** begin **

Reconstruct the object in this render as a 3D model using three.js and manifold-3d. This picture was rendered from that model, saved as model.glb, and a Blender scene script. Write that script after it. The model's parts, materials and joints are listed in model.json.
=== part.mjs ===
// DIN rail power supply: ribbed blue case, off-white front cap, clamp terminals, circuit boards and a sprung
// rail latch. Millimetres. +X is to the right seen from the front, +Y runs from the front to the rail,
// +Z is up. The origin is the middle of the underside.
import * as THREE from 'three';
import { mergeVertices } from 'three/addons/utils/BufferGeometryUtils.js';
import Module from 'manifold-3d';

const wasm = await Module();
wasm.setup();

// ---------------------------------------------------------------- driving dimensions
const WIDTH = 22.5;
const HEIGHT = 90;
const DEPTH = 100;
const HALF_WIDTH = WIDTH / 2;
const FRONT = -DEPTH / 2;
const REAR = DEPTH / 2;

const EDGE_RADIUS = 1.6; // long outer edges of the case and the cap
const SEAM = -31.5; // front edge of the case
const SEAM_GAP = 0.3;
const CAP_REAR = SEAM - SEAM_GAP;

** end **

▸ **BRIEF**
Print the material once more, exactly.

▸ **FINISHED ANSWER**
Reconstruct the object in this render as a 3D model using three.js and manifold-3d. This picture was rendered from that model, saved as model.glb, and a Blender scene script. Write that script after it. The model's parts, materials and joints are listed in model.json.
=== part.mjs ===
// DIN rail power supply: ribbed blue case, off-white front cap, clamp terminals, circuit boards and a sprung
// rail latch. Millimetres. +X is to the right seen from the front, +Y runs from the front to the rail,
// +Z is up. The origin is the middle of the underside.
import * as THREE from 'three';
import { mergeVertices } from 'three/addons/utils/BufferGeometryUtils.js';
import Module from 'manifold-3d';

const wasm = await Module();
wasm.setup();

// ---------------------------------------------------------------- driving dimensions
const WIDTH = 22.5;
const HEIGHT = 90;
const DEPTH = 100;
const HALF_WIDTH = WIDTH / 2;
const FRONT = -DEPTH / 2;
const REAR = DEPTH / 2;

const EDGE_RADIUS = 1.6; // long outer edges of the case and the cap
const SEAM = -31.5; // front edge of the case
const SEAM_GAP = 0.3;
const CAP_REAR = SEAM - SEAM_GAP;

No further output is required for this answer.